Thomas Piketty is gettin' feisty!
I mean, by economist standards anyway. Today, he hit back at the Financial Times, which last week reported that the data underpinning his best-selling tome, Capital in the Twenty-First Century, was full of flaws and distortions that undercut its thesis. The original article was accompanied by a surprisingly vague statement by Piketty. Now, the Frenchman tells Newsweek there was good reason for the lack of detail: The FT barely gave him any time to respond.
Piketty, who posted his data spreadsheets online for all to see, told Newsweek in an email this morning Giles gave him less than a day to respond to questions about his data and methodology used in his expansive, 696-page book, as well as his voluminous spreadsheet data.

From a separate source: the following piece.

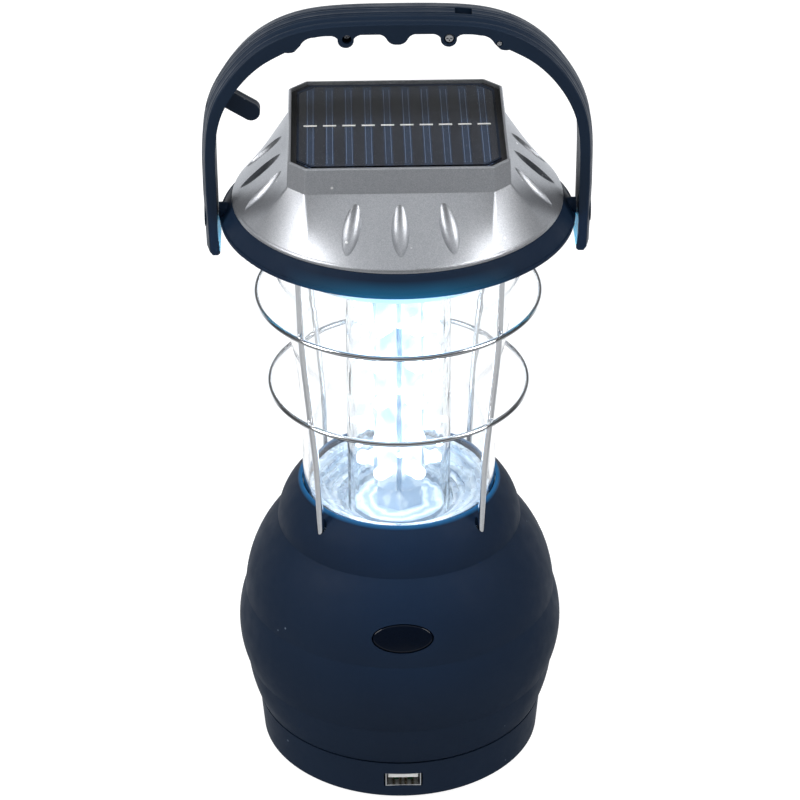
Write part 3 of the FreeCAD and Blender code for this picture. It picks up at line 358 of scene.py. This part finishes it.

“He didn’t give me proper time to respond (less than 24 hours) and most of all the mail he sent me did not include a large part of the material that they were going to publish,” he said to Newsweek in the email. “I maintain that there’s no error or flaw in my series.”
Even if the errors are real, Piketty says they're immaterial.
“What’s really dishonest is that the small corrections that they make to my series (and with which I disagree) do not make any difference to the overall evolution and to the overall analysis proposed in the book … and they try to pretend the opposite,” he told Newsweek. “I will update the online technical appendix in order to clarify all of this.”
"Dishonest." I think that qualifies as an escalation from when he told Business Insider's Rob Wile that the FT's criticisms weren't "constructive."
For what it's worth, there are plenty of third parties, on the left and right, who seem to think that the FT has oversold its case as well. The paper claimed to show that wealth inequality wasn't rising across Europe, and that the U.S. trend was harder to discern than Piketty had suggested. This, they said, called into question the core of his book. But the liberal Roosevelt Institute's Mike Konczal and Scott Winship of the libertarian Manhattan Institute have both noted that rising wealth inequality isn't really central to the economist's argument.* It would likely be one result of the process he talks about, where income from capital takes up a rising share of the economy, but it's not essential to it.
In any event, this has to be the most eagerly awaited technical appendix update of the decade.
*Correction, May 27, 2014: An earlier version of this post incorrectly stated that Scott Winship works for the Cato Institute.